DETAILED DESCRIPTION
[0013] The exemplary embodiments will now be described more fully
hereinafter with reference to the accompanying drawings. The
exemplary embodiments may, however, be embodied in many different
forms and should not be construed as limited to the embodiments set
forth herein. These embodiments are provided so that this
disclosure will be thorough and complete and will fully convey the
exemplary embodiments to those of ordinary skill in the art.

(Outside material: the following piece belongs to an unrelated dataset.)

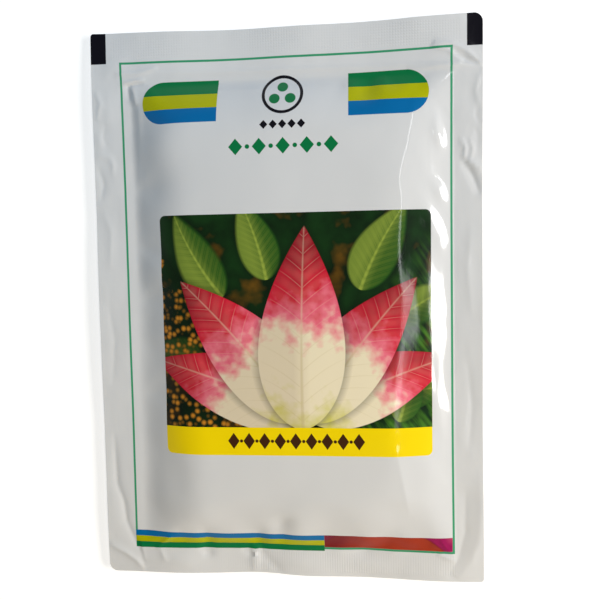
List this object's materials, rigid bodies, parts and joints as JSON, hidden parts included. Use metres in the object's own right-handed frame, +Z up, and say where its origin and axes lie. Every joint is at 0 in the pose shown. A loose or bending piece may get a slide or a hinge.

Moreover, all statements herein reciting embodiments, as well as
specific examples thereof, are intended to encompass both
structural and functional equivalents thereof. Additionally, it is
intended that such equivalents include both currently known
equivalents as well as equivalents developed in the future (i.e.,
any elements developed that perform the same function, regardless
of structure).
[0014] Thus, for example, it will be appreciated by those of
ordinary skill in the art that the diagrams, schematics,
illustrations, and the like represent conceptual views or processes
illustrating the exemplary embodiments. The functions of the
various elements shown in the figures may be provided through the
use of dedicated hardware as well as hardware capable of executing
associated software. Those of ordinary skill in the art further
understand that the exemplary hardware, software, processes,
methods, and/or operating systems described herein are for
illustrative purposes and, thus, are not intended to be limited to
any particular named manufacturer.
[0015] As used herein, the singular forms "a," "an," and "the" are
intended to include the plural forms as well, unless expressly
stated otherwise. It will be further understood that the terms
"includes," "comprises," "including," and/or "comprising," when
used in this specification, specify the presence of stated
features, integers, steps, operations, elements, and/or components,
but do not preclude the presence or addition of one or more other
features, integers, steps, operations, elements, components, and/or
groups thereof. It will be understood that when an element is
referred to as being "connected" or "coupled" to another element,
it can be directly connected or coupled to the other element or
intervening elements may be present. Furthermore, "connected" or
"coupled" as used herein may include wirelessly connected or
coupled. As used herein, the term "and/or" includes any and all
combinations of one or more of the associated listed items.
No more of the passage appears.